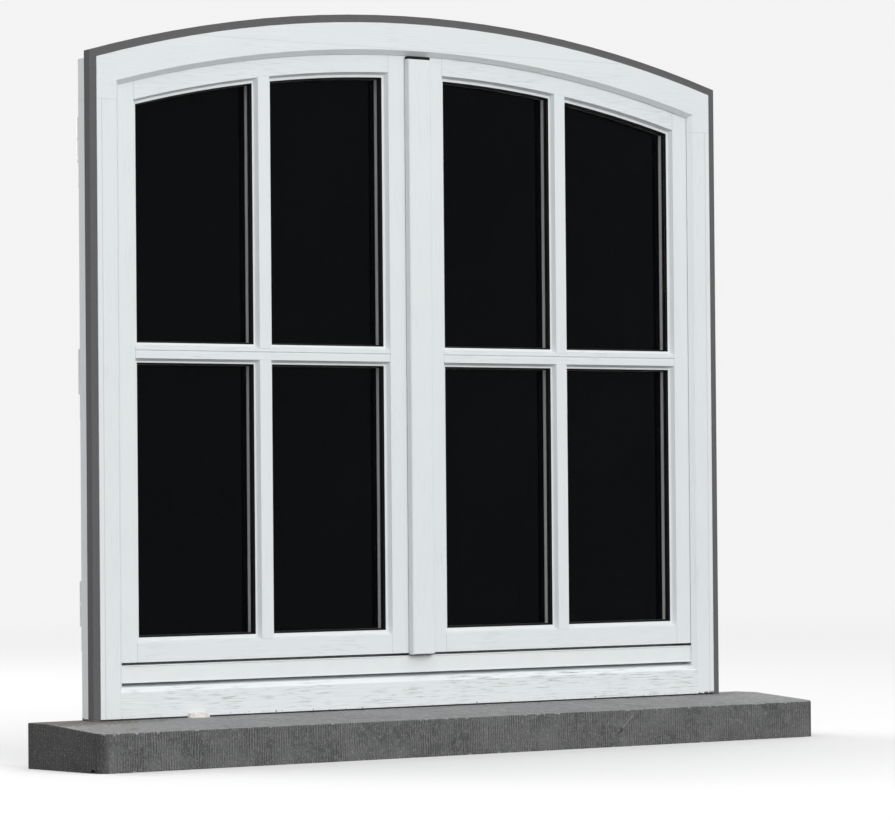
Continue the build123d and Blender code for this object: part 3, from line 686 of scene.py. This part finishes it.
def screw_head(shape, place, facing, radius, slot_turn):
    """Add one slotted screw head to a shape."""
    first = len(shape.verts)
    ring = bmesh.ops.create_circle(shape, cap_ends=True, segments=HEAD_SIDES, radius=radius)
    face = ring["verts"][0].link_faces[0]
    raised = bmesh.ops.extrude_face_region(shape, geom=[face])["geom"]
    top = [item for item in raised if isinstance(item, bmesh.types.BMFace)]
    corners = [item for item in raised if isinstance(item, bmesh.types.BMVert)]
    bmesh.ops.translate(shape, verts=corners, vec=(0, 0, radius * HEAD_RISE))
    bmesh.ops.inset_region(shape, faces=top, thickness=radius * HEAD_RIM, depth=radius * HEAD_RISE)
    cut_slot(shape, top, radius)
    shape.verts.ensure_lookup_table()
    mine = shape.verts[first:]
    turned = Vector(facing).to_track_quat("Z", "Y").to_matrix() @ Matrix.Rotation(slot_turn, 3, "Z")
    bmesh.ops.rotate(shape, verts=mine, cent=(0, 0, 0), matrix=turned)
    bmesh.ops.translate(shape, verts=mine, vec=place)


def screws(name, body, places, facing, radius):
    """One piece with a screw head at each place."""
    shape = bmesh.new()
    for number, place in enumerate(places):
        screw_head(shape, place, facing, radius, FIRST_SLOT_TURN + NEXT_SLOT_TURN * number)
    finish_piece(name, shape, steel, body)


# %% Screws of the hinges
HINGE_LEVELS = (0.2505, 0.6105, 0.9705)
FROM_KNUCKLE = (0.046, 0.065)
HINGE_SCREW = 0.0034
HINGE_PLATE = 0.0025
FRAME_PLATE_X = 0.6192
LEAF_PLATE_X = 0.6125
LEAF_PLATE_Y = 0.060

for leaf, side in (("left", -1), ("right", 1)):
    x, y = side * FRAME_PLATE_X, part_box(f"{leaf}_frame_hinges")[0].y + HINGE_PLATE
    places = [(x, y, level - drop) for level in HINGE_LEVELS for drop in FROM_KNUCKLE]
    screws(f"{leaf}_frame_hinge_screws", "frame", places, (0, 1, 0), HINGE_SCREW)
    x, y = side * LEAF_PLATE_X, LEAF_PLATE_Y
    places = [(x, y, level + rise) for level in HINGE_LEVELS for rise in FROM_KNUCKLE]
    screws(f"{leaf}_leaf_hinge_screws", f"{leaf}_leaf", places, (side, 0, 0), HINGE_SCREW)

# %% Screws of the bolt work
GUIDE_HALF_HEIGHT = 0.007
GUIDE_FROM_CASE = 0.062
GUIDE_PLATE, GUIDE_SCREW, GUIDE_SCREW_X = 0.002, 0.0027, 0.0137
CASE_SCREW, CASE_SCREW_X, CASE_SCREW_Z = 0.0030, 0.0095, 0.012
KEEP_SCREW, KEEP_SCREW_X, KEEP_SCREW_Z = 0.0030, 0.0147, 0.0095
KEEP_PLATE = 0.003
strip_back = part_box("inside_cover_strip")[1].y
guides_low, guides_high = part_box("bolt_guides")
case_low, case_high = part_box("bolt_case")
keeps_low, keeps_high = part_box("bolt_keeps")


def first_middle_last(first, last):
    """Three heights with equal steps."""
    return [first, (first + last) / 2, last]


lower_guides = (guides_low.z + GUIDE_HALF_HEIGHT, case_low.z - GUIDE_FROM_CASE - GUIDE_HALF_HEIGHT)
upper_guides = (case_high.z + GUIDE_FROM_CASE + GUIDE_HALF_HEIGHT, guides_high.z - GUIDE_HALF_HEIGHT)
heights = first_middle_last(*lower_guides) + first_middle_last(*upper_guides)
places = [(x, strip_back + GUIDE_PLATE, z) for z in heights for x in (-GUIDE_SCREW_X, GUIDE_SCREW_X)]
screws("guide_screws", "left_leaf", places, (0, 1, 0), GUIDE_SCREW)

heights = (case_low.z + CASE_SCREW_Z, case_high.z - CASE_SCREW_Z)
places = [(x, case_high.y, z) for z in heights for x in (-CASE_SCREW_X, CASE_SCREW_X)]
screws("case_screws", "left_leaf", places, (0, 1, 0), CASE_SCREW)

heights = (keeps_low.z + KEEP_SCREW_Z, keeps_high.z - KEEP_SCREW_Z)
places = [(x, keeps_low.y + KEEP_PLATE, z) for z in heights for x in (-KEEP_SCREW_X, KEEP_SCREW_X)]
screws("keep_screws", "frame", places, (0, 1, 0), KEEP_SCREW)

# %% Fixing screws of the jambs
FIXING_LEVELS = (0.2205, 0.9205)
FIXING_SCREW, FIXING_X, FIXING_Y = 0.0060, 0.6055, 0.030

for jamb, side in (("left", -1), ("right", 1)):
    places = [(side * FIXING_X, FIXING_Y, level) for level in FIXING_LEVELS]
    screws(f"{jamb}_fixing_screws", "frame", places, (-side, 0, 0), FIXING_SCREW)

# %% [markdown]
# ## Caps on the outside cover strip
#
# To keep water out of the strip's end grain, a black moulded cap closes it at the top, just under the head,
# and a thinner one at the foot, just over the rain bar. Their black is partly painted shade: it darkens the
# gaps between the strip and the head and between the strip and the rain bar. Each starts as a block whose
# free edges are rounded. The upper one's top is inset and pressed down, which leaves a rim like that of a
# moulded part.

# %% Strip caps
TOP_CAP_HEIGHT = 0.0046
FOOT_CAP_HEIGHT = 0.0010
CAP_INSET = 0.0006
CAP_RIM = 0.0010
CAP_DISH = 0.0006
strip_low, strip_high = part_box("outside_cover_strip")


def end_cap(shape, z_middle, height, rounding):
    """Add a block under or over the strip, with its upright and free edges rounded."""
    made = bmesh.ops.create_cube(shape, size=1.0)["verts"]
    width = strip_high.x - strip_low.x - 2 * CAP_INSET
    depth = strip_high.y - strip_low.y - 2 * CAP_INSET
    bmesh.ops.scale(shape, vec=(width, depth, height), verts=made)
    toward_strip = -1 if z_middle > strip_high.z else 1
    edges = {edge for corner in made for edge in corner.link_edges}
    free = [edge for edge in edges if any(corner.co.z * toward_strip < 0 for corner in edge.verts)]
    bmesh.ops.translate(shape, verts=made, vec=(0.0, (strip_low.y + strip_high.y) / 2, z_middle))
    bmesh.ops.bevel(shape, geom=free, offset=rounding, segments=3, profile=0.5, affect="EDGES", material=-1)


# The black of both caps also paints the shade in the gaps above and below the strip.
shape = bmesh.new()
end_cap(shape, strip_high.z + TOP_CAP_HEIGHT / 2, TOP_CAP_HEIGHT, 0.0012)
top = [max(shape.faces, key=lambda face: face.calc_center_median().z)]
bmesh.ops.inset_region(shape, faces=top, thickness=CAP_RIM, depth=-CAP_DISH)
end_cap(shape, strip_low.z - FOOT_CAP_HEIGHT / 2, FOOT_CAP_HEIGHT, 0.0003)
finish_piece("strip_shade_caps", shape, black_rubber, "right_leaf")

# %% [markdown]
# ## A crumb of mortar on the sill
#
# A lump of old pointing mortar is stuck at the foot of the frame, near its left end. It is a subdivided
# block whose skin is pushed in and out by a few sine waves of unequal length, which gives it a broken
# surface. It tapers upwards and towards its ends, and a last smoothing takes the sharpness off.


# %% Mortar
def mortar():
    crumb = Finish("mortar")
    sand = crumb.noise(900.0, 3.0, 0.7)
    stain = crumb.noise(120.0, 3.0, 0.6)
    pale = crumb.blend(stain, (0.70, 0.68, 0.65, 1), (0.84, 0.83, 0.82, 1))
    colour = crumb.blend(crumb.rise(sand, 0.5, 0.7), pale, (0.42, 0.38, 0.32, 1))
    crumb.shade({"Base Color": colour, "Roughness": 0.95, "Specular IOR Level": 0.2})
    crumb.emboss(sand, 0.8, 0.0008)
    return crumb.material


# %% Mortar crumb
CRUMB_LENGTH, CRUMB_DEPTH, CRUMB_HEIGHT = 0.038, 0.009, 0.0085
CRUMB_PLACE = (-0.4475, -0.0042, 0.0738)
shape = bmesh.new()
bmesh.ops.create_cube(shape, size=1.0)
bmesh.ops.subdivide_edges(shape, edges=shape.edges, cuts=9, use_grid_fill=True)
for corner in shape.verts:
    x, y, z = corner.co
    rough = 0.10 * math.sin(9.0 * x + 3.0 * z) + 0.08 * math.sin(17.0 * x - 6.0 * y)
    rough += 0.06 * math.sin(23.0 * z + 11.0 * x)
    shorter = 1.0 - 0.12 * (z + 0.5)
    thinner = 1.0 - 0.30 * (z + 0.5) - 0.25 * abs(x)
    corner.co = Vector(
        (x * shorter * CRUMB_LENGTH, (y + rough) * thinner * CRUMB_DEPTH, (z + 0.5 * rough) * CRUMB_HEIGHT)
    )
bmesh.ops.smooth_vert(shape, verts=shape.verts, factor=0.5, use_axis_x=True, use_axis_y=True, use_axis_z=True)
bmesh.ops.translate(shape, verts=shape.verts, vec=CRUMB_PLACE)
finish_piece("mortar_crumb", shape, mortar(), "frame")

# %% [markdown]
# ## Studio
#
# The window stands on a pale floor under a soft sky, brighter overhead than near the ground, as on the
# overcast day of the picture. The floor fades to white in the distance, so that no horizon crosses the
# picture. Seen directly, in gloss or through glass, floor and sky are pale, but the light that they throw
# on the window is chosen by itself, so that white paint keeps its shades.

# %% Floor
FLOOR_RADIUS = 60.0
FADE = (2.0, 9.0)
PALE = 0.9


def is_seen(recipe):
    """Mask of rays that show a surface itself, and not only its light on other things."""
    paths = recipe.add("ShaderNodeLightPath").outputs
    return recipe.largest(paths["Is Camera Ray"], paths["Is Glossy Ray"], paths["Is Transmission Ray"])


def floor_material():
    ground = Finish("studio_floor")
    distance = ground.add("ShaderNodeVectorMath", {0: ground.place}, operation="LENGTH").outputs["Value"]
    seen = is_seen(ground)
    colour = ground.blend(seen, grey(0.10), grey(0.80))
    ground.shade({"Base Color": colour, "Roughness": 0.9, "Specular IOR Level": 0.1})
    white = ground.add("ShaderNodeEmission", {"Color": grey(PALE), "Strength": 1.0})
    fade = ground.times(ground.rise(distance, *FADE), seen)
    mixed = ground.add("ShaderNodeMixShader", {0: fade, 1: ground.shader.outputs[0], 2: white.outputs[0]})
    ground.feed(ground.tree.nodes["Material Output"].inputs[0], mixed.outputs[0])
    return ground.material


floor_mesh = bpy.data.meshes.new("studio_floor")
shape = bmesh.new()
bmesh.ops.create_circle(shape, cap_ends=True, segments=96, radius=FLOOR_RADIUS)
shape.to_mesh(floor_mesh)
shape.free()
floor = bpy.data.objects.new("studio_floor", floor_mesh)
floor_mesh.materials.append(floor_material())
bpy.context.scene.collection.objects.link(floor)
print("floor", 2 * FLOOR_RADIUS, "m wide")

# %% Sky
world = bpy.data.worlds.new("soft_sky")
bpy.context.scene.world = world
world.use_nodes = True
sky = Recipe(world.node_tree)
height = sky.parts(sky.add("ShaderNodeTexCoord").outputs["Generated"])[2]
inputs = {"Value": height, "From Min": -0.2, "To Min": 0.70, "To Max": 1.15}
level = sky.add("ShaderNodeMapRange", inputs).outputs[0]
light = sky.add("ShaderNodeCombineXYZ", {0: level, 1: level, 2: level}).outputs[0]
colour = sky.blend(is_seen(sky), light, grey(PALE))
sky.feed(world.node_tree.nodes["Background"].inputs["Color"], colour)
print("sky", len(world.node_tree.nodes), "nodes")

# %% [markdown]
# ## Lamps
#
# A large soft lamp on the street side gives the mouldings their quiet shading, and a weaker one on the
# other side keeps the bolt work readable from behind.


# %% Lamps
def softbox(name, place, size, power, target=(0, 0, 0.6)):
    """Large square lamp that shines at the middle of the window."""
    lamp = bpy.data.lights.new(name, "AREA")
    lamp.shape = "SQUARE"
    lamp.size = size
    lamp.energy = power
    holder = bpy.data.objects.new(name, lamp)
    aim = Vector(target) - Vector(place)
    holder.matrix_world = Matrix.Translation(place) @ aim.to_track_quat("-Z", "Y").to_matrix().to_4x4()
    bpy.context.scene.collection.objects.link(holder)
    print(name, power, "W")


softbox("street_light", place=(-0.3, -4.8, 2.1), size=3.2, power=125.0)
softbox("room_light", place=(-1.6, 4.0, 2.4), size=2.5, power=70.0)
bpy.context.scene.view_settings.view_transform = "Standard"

══════

◆ **Directions for this task**: Starting with the first line of the data above, copy each line exactly until you reach the line with "LEAF_PLATE_Y = 0.060"; include that line as well.

◆ **Written answer**:
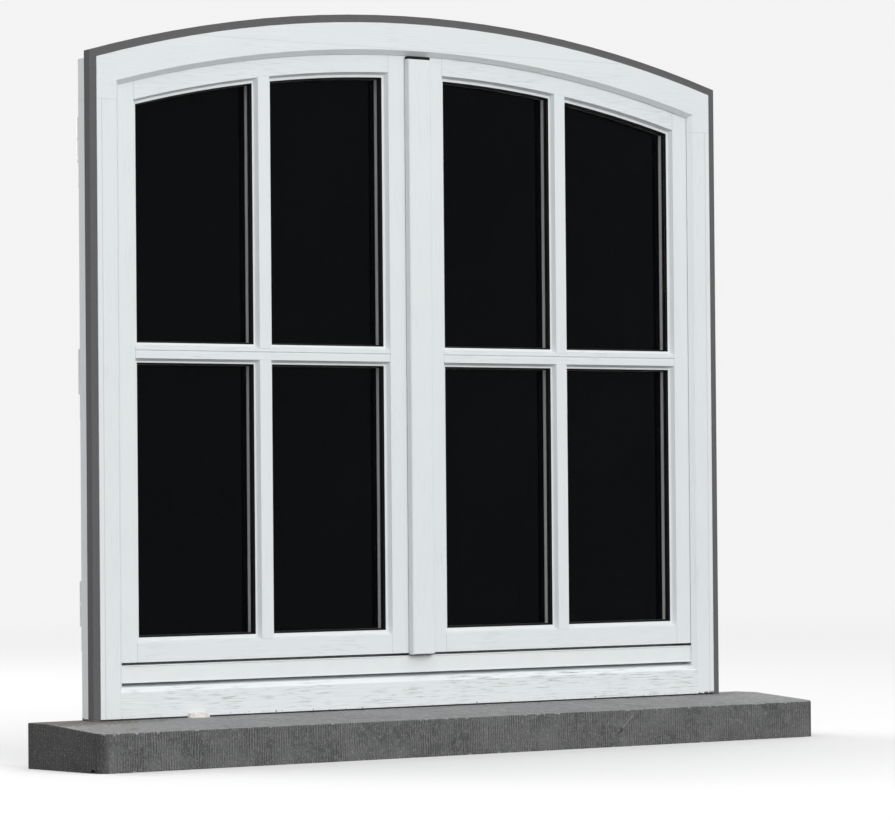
Continue the build123d and Blender code for this object: part 3, from line 686 of scene.py. This part finishes it.
def screw_head(shape, place, facing, radius, slot_turn):
    """Add one slotted screw head to a shape."""
    first = len(shape.verts)
    ring = bmesh.ops.create_circle(shape, cap_ends=True, segments=HEAD_SIDES, radius=radius)
    face = ring["verts"][0].link_faces[0]
    raised = bmesh.ops.extrude_face_region(shape, geom=[face])["geom"]
    top = [item for item in raised if isinstance(item, bmesh.types.BMFace)]
    corners = [item for item in raised if isinstance(item, bmesh.types.BMVert)]
    bmesh.ops.translate(shape, verts=corners, vec=(0, 0, radius * HEAD_RISE))
    bmesh.ops.inset_region(shape, faces=top, thickness=radius * HEAD_RIM, depth=radius * HEAD_RISE)
    cut_slot(shape, top, radius)
    shape.verts.ensure_lookup_table()
    mine = shape.verts[first:]
    turned = Vector(facing).to_track_quat("Z", "Y").to_matrix() @ Matrix.Rotation(slot_turn, 3, "Z")
    bmesh.ops.rotate(shape, verts=mine, cent=(0, 0, 0), matrix=turned)
    bmesh.ops.translate(shape, verts=mine, vec=place)


def screws(name, body, places, facing, radius):
    """One piece with a screw head at each place."""
    shape = bmesh.new()
    for number, place in enumerate(places):
        screw_head(shape, place, facing, radius, FIRST_SLOT_TURN + NEXT_SLOT_TURN * number)
    finish_piece(name, shape, steel, body)


# %% Screws of the hinges
HINGE_LEVELS = (0.2505, 0.6105, 0.9705)
FROM_KNUCKLE = (0.046, 0.065)
HINGE_SCREW = 0.0034
HINGE_PLATE = 0.0025
FRAME_PLATE_X = 0.6192
LEAF_PLATE_X = 0.6125
LEAF_PLATE_Y = 0.060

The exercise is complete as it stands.